Weekly Wednesday – Starboard Cruise Services

December, 2014: “Sr. Manager of Training and Development” the post read on LinkedIn. The job listing was also accompanied by a question like, “How would you like to travel the world while helping train staff on cruise ships?” Training and cruising together in one package? That sounded good to me and so I applied!

While I never heard back from Starboard about the training gig, I spent plenty of time learning about the organization and the work they do. Self-proclaimed as the “premier retailer in the cruise industry,” if you’ve shopped aboard a cruise ship, you’ve likely interacted with the organization and didn’t even realize it.

Starboard’s List of Cruise Partners (starboardcruise.com)

Founded in 1958, Starboard Cruise Services operates on more than 90 cruise ships worldwide with a staff of more than 1,500. The company is headquartered in Miami and operates a distribution center in Doral, Florida that supports global operation. The organization manages retail storefronts for major cruise lines under parent company LVMH Moët Hennessy Louis Vuitton (yes, that Louis Vuitton who acquired SCS in 2000). Some of the luxury brands represented under SCS include Bvlgari, Chanel, Cartier, Dior, TAG Heuer, and Tiffany & Co. with nearly three dozen brands in all.

As I was reading my daily #cruisenews, I got to wondering, “What happens to a company whose business model is dedicated to cruise ships when cruise ships aren’t sailing?” so I began to dig.

In April, President & CEO of Starboard Cruise Services, Lisa Bauer, was interviewed as part of the Adapt & Survive series put on by TRBusiness (interesting fact: Bauer joined the organization in June, 2019; just nine months before a global shutdown of the cruise industry).

Bauer shared in that interview that the Starboard business model isn’t like other retailers where you can go down and unlock the store and begin selling again. With none of the partner cruise lines running, the organization had effectively shut down. She acknowledged the few active staff on ships were those employees in place for asset protection.
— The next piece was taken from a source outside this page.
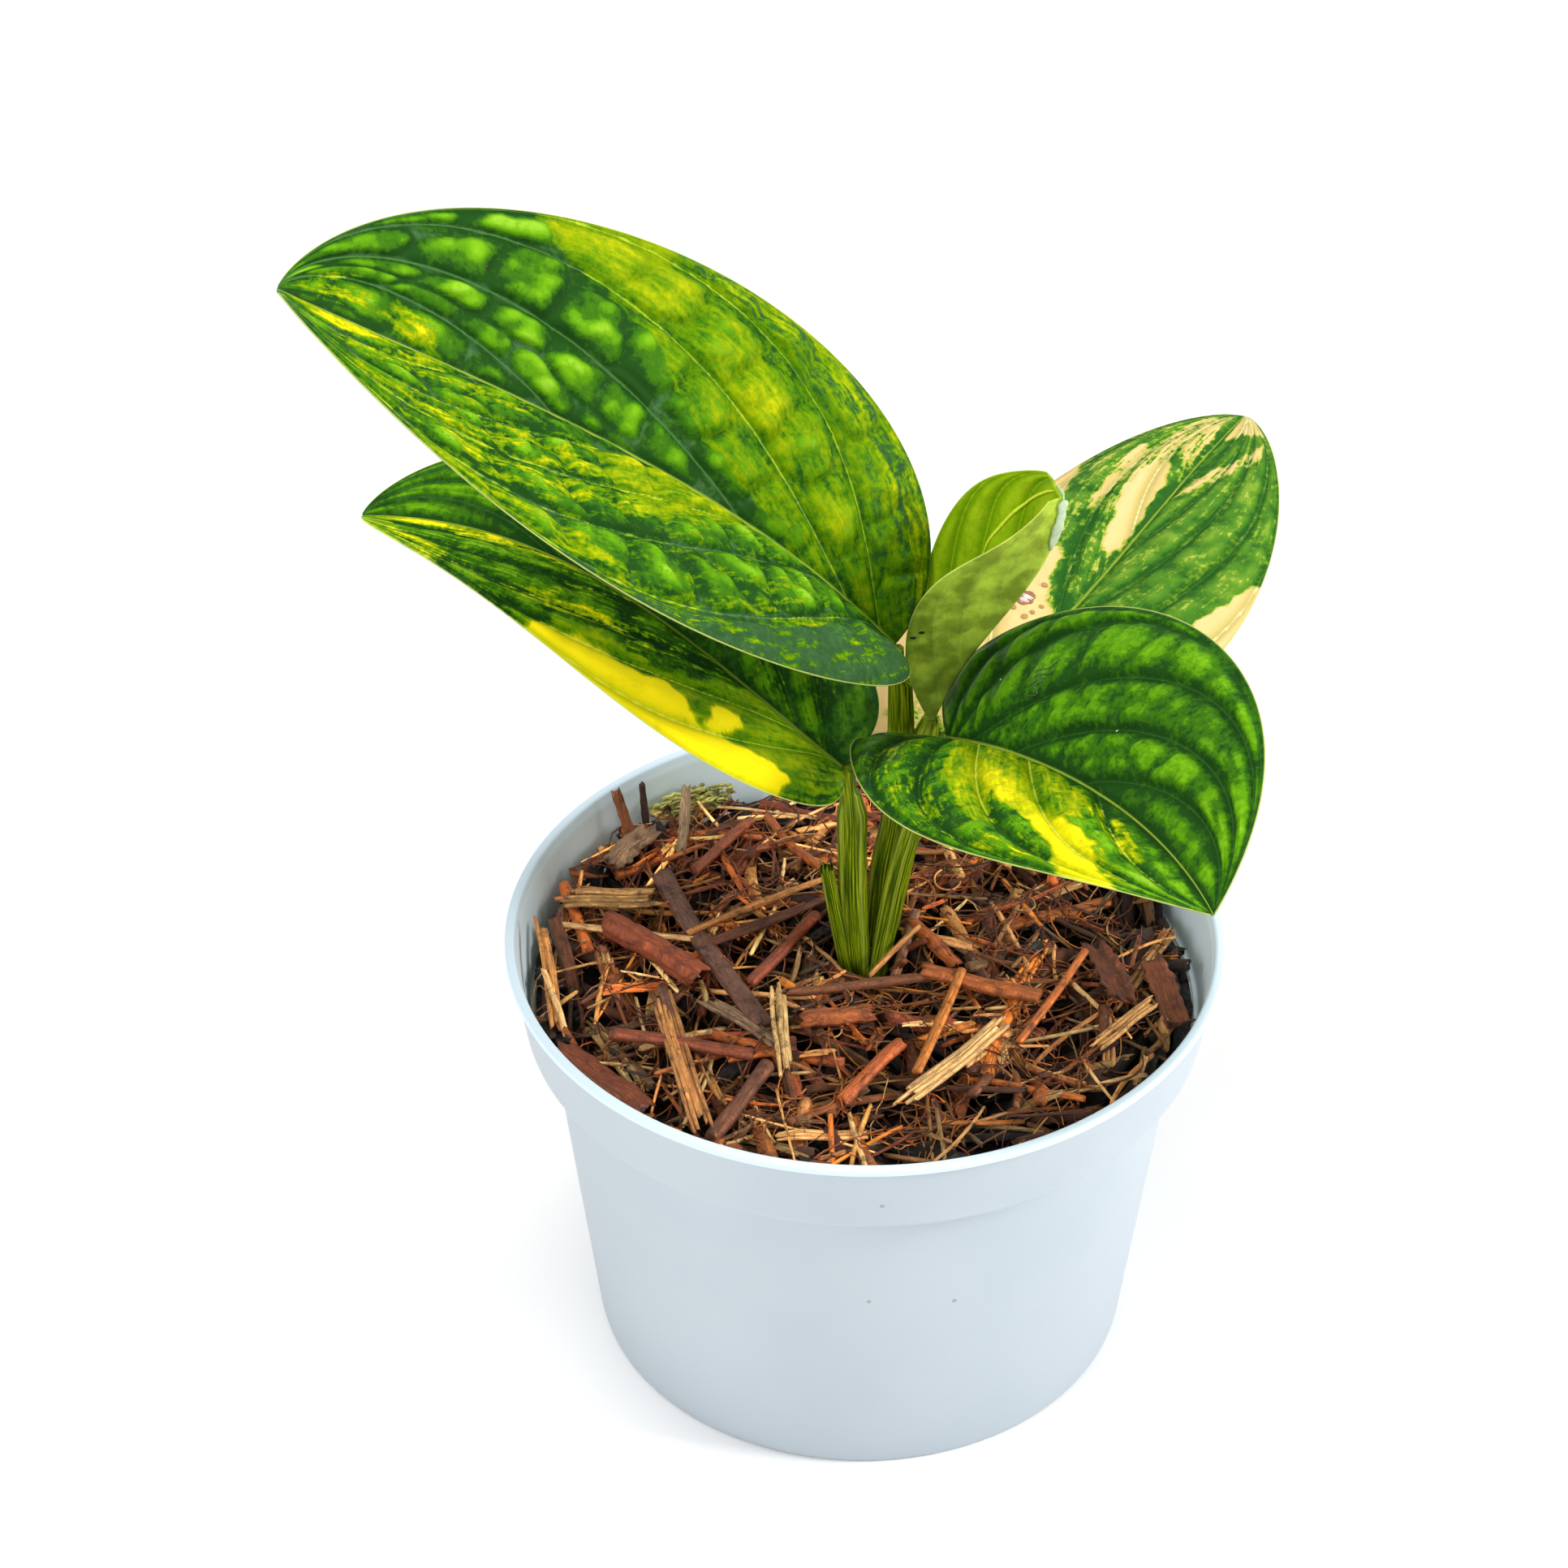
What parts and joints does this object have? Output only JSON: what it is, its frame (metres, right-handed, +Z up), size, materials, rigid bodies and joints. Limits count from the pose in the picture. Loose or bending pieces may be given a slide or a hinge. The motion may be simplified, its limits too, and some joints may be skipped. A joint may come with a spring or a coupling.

With no stores to bring in income, the organization confirmed they received funding from parent company to navigate the shutdown.

Less than two weeks after that interview, news broke that SCS eliminated over 200 jobs at both their headquarters and distribution center in response to the pandemic. The company would now operate with a skeleton crew.

Since that time, Bauer has participated in multiple webinars, like “Emerging Stronger in a post-COVID world” where she joined fellow panelists to discuss strategies in preparing retail for recovery post the COVID19 crisis. Additionally, the company has been active on their Facebook page celebrating every holiday that passes while vocally advocating for causes in the diversity and inclusion space.

In October of this year, Bauer once again was front and center online where she spoke about the company’s vision for the future:

Based on consumer research and insights that are shaping today’s guest expectations, we are reimagining retail experiences that are customized for each cruise line partner, its brand distinctions and guest preferences.

Lisa Bauer, President and CEO, Starboard Cruise Services

In addition to evaluating the core audience for each cruise brand, the company will also pivot to focus on digital and omnichannel. Interestingly, Bauer believes that the future of cruise retail must begin even before shoppers leave their homes. It’ll be fun to see what this looks like and how the retail experience aboard cruise ships evolves in the coming years.

Courtesy Starboard Cruise Services

While I never got the chance to know what it was like to work for Starboard Cruise Services, I wish Lisa and the entire team much success in the future as passengers flock back to stores with a new appreciation of what it means to be able to shop at sea.

2 thoughts on “Weekly Wednesday – Starboard Cruise Services”

  1. Hi I recently cruised on Norwegian Encore in Feb 2023 I purchased 2x tudor watches and earings for my wife on returning to England I took the watches to a tudor dealer who told me one the watches is discontinued line and I had paid over the price the salesman never told me this… maybe he wasn’t aware but I’m not happy… being a 3 time cruiser

    1. Oh dear! That’s one of the risks of buying anything on a cruise ship, whether it’s jewelry, watches, alcohol, cigarettes. You just don’t know if what you’re getting is authentic and current. Sorry to hear that you encountered these issues with your transaction. Not sure if there’s anything you can do; perhaps reach out to Norwegian Cruise Lines, though from our experience, those jewelry/watch vendors are usually a third-party company. It’s always buyer beware when sailing since you don’t have access to appraisals or as much research while at sea.